Galvanising a large object like an anchor is based partly on the amount of work required to prep the article, and mainly on the weight of the zinc that is added.

This is calculated on the weight of the object but there is also a minimum charge, so it may be uneconomical to regalvanise a small anchor or similar-sized object. Most medium-to-large anchors, which can cost many hundreds of dollars new, may be worth recoating provided they are still sound.

But recoating your chain is a more vexing question. This is because the regalvanising process includes several steps:


• the surface rust is mechanically removed, usually by shotblasting or similar. This may be followed by a soak in a caustic cleaning solution, followed by a thorough rinse off

• the chain is then ‘pickled’ in an acid bath which removes all traces of oxidation (rust) and scale. Once down to shiny metal it is again rinsed

• after that it may be dipped into a flux solution to aid adhesion, although the flux may instead be floated on top of the zinc so the chain passes through this layer as it is dipped

• the critical step is when the chain is dipped into a bath of molten zinc, which becomes liquid at around 450oC. It remains in the bath until it reaches the same temperature as the zinc, usually in less than 10 minutes. Note that a diffusion reaction happens between the zinc and iron – the two metals actually ‘co-mingle’ at that interface layer rather than the zinc simply forming a surface layer that can flake off like paint

• finally, the chain’s withdrawn from the zinc bath and sometimes quenched in a coldwater bath. Any sharp drips of zinc are manually ground off, and the chain may be tumbled in a drum to smooth off all the links.

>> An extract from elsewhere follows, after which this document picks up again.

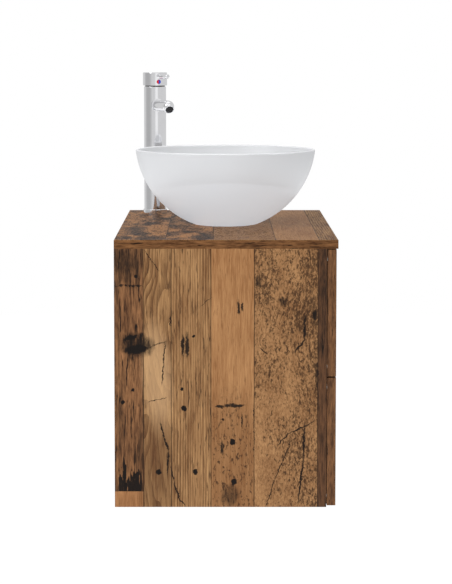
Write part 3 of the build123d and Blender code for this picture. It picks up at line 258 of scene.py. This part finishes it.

When galvanising a chain (rather than an anchor) the dipping process is somewhat more complicated because the molten zinc can literally ‘solder’ the links together. So the chain has to be ‘spun’ while being dipped, to ensure the links remain in constant movement relative to each other and two surfaces never rest together. This ensures that zinc only has a chance to form a layer on the surfaces, not bridge the gaps between links.


But it is the heating part of the process which is the problem, because it causes what is known as ‘hydrogen embrittlement’. And this can occur on any previously heat-treated metal that is galvanised. There are a number of reasons for this, and a quick Google search will provide a detailed metallurgical explanation. The end result is what matters – the underlying metal becomes brittle and weak, and not necessarily in a consistent way.

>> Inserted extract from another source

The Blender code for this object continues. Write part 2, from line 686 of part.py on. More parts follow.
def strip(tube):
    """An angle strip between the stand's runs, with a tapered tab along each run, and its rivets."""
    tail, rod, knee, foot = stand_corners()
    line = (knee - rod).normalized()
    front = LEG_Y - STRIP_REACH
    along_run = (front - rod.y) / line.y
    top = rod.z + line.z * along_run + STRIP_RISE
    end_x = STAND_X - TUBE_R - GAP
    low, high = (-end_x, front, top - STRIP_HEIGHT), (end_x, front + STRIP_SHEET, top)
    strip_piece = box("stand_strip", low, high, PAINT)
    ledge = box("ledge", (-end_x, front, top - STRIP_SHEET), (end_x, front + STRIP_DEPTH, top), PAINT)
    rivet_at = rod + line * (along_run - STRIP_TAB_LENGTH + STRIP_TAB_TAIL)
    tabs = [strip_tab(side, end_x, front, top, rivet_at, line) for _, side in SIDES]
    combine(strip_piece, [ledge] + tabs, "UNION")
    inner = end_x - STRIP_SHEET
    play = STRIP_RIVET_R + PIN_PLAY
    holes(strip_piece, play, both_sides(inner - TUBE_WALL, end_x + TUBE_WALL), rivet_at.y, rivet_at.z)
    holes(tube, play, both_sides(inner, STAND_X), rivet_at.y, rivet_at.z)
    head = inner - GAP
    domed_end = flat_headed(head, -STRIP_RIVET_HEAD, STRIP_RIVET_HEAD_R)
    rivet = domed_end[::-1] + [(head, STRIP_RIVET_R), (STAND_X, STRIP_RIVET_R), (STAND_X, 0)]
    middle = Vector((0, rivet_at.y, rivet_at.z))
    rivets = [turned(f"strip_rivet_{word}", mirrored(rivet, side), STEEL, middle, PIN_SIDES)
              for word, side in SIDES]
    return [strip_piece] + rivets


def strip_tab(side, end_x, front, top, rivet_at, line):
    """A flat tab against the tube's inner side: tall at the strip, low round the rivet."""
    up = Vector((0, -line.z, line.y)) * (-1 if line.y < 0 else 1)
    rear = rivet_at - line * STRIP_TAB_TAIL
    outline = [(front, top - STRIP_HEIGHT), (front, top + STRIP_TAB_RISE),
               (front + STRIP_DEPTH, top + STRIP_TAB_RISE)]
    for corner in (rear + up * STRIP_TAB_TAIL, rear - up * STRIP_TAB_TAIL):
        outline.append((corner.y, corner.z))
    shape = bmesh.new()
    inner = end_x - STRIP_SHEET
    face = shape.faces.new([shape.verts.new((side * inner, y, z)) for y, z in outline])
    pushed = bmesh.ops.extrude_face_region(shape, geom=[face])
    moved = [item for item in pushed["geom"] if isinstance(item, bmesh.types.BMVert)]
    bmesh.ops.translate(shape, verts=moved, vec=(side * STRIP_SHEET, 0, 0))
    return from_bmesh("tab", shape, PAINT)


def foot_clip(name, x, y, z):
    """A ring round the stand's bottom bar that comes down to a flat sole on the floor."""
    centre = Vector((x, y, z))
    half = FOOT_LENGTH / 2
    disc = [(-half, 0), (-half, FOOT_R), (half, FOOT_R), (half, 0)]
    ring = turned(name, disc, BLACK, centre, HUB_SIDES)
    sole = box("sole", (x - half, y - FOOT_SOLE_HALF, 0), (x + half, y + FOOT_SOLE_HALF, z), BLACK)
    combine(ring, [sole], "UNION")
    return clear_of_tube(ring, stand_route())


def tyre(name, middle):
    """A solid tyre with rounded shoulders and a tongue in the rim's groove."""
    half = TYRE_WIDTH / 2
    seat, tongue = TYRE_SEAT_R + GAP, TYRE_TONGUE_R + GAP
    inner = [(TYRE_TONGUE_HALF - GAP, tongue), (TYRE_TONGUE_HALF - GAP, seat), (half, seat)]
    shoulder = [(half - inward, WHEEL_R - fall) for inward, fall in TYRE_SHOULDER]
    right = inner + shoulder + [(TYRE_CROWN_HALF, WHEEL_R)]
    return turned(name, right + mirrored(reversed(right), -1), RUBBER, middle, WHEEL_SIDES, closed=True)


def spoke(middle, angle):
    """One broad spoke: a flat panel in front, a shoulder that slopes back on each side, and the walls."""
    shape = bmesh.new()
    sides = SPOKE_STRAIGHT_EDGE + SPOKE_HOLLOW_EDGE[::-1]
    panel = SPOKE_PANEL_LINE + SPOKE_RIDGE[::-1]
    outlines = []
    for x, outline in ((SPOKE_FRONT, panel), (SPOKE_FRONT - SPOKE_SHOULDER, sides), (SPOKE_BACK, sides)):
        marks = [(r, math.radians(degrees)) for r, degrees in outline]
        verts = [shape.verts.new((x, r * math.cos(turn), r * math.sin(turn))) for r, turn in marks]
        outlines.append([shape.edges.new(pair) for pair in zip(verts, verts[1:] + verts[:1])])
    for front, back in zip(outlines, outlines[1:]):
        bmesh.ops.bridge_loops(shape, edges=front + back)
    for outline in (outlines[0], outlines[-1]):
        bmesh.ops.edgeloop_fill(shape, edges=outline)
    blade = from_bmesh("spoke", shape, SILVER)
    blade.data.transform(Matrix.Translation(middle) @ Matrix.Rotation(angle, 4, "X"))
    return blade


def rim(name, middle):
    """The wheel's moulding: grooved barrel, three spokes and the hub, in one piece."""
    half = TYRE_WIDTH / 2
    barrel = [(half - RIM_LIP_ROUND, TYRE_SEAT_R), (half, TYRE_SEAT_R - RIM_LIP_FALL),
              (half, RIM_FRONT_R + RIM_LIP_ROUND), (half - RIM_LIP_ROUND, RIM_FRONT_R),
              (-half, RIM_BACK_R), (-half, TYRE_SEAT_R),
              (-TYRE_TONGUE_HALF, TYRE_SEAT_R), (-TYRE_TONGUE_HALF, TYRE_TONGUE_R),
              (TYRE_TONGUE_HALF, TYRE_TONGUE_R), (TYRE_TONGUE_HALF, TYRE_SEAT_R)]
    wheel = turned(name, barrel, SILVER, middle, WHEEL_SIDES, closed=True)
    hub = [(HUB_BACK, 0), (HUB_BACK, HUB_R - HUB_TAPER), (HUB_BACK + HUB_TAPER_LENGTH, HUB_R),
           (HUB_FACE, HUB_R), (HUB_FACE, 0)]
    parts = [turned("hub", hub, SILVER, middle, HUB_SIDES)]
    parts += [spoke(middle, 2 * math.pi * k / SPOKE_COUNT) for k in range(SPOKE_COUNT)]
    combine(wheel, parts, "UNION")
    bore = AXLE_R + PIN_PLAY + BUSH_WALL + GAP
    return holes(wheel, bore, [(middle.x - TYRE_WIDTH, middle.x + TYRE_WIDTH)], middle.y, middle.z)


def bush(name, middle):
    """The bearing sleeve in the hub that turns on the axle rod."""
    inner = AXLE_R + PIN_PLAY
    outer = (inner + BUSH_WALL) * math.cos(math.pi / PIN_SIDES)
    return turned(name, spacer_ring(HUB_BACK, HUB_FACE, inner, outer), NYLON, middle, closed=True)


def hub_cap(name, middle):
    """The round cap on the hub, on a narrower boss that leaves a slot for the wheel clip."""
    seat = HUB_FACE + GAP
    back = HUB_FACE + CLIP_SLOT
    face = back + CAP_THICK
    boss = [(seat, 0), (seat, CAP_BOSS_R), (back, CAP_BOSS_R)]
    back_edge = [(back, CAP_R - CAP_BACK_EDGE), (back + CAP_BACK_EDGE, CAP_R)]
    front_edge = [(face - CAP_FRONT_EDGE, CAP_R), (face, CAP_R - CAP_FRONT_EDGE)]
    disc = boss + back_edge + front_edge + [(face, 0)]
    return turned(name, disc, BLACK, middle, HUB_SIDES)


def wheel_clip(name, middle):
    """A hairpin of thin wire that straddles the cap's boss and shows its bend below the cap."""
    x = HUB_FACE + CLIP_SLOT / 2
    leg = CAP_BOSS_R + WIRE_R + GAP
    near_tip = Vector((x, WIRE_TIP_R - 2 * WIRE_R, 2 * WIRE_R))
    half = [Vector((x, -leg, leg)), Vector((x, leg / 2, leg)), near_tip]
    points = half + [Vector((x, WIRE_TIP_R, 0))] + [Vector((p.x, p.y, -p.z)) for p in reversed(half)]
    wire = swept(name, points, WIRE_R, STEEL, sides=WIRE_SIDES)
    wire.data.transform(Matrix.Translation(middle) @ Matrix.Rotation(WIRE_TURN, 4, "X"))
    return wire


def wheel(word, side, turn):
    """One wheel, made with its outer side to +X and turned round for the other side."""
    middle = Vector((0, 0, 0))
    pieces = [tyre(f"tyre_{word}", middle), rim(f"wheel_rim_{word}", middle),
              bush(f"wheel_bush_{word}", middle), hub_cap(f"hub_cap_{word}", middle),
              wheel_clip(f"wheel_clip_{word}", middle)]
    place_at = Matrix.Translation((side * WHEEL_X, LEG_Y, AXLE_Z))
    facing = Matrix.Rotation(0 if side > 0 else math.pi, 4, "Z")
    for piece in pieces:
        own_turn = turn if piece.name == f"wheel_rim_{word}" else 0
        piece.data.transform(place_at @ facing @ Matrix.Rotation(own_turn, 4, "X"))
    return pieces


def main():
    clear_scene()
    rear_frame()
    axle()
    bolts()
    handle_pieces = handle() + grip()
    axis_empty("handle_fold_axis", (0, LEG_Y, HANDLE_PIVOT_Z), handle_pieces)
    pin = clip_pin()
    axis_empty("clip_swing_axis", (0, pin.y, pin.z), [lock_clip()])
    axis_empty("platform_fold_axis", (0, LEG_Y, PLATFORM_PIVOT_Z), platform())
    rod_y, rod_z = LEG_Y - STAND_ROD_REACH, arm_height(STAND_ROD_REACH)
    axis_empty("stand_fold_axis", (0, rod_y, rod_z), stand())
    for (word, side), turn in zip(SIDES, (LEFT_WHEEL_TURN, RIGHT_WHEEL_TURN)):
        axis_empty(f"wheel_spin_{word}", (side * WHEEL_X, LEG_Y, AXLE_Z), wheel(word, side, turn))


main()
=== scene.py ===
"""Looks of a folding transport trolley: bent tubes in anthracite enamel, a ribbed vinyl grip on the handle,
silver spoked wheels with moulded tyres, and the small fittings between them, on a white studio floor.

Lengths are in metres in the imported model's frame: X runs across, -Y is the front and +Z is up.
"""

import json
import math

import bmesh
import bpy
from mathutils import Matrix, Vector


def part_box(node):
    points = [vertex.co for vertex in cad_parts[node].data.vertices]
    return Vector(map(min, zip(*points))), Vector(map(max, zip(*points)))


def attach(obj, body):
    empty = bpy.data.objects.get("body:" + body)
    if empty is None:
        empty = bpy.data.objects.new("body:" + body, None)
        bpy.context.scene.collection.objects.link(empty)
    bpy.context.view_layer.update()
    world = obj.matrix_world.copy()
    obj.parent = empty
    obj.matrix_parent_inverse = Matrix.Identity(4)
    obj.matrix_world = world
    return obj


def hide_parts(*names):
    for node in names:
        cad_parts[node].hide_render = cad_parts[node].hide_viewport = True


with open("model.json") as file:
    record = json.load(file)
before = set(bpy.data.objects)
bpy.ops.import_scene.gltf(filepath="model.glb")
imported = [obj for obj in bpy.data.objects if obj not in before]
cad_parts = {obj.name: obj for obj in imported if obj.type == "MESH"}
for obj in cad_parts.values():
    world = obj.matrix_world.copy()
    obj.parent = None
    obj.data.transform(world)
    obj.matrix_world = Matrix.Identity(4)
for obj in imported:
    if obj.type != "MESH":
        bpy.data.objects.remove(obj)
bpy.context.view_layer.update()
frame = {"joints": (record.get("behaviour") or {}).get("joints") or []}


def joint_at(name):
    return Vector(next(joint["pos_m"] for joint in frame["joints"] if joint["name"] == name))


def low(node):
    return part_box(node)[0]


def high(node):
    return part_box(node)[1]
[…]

So the entire chain – or maybe a single link – may become brittle. The old proverb applies – a chain is only as strong as the weakest link. To be completely certain of its strength you would have to test the entire length of chain – with an associated cost which somewhat negates the cost saving of regalvanising. And, naturally, if the chain breaks during the test you throw it away and replace it… Somewhat counter-intuitively, this problem occurs mostly in the better grades of chain, especially the high-tensile grade G5 and above. This is because of the way the strength of these chains is increased during manufacturing, through processes that involve heat-treating. Both hardening and tempering involve heating the metal to a certain temperature and then either allowing slow cooling or rapidly quenching.

The temperature involved in hot-dip galvanising disrupts the molecular arrangement of the steel that was created by the previous heat treatment, both damaging that strength and making the steel more brittle. If the chain is galvanised at manufacture, a further heat treatment (involving baking at temperature then slowly cooling) is incorporated to prevent any hydrogen embrittlement.

This is much less of an issue for chains which have not previously been heat-treated, which are lower grade and cheaper. So re-galvanising a G7 grade chain may reduce the strength such that it becomes the equivalent of a G5 or less, whereas a G3 or G4 chain may not suffer much loss of its original strength. Of course, that G3 or G4 grade was not particularly strong to start with.

According to Grant McDuff of Chains, Ropes and Anchors on Auckland’s North Shore, it seems that a lower-grade chain can safely be regalvanised once or twice in its lifetime. But he warns that the higher grades should probably never be regalvanised if their maximum load capacity is required.

Given that lower grade chains are cheaper, the economic benefits for recoating them are less clear. It’s probably not worth considering regalvanising for a recreational boat that has a rode comprising a mixture of chain and rope, where there is perhaps between 10 and 15m of actual chain.

To compare the numbers, we checked with East Tamaki Galvanisers – one of the few companies that will regalvanise anchor chain. It charges $3.50 plus GST per kilogram for the job, with a $70 minimum charge (assuming the chain is in a reasonable condition).

Short-link 7mm Titan galvanised anchor chain weighs one kilogram per metre and costs around $9 per metre new. So, for less than eight metres of chain it would cost more to regalvanise than buy new. With the peace-of-mind provided by new chain it is a no-brainer to just replace it with new chain each time.

But it’s a different matter where you have a significant length of all-chain rode – some cruising boats have 100m to 200m of chain. With even the cheaper grades G3 and G4 costing around $15 per metre in an 8mm size (and G7 costing over $30 per metre for the same size), the economics swing the other way. Large chain sizes are even more expensive, so it could turn into thousands of dollars for a full replacement.

If you are a recreational boater who never ventures out into storm conditions, you may never need anywhere near the maximum strength of your rode. In this case it may make both good sense and be perfectly safe to regalvanise what you have.

On the other hand if you are an offshore cruiser who ventures into the tropics and could conceivably be caught on a lee shore in a hurricane with only your ground tackle keeping you alive, you might want to reevaluate your life choices and spend the extra money.

Whatever you decide, now is a good time to go and check the condition of your ground tackle. Before you need it.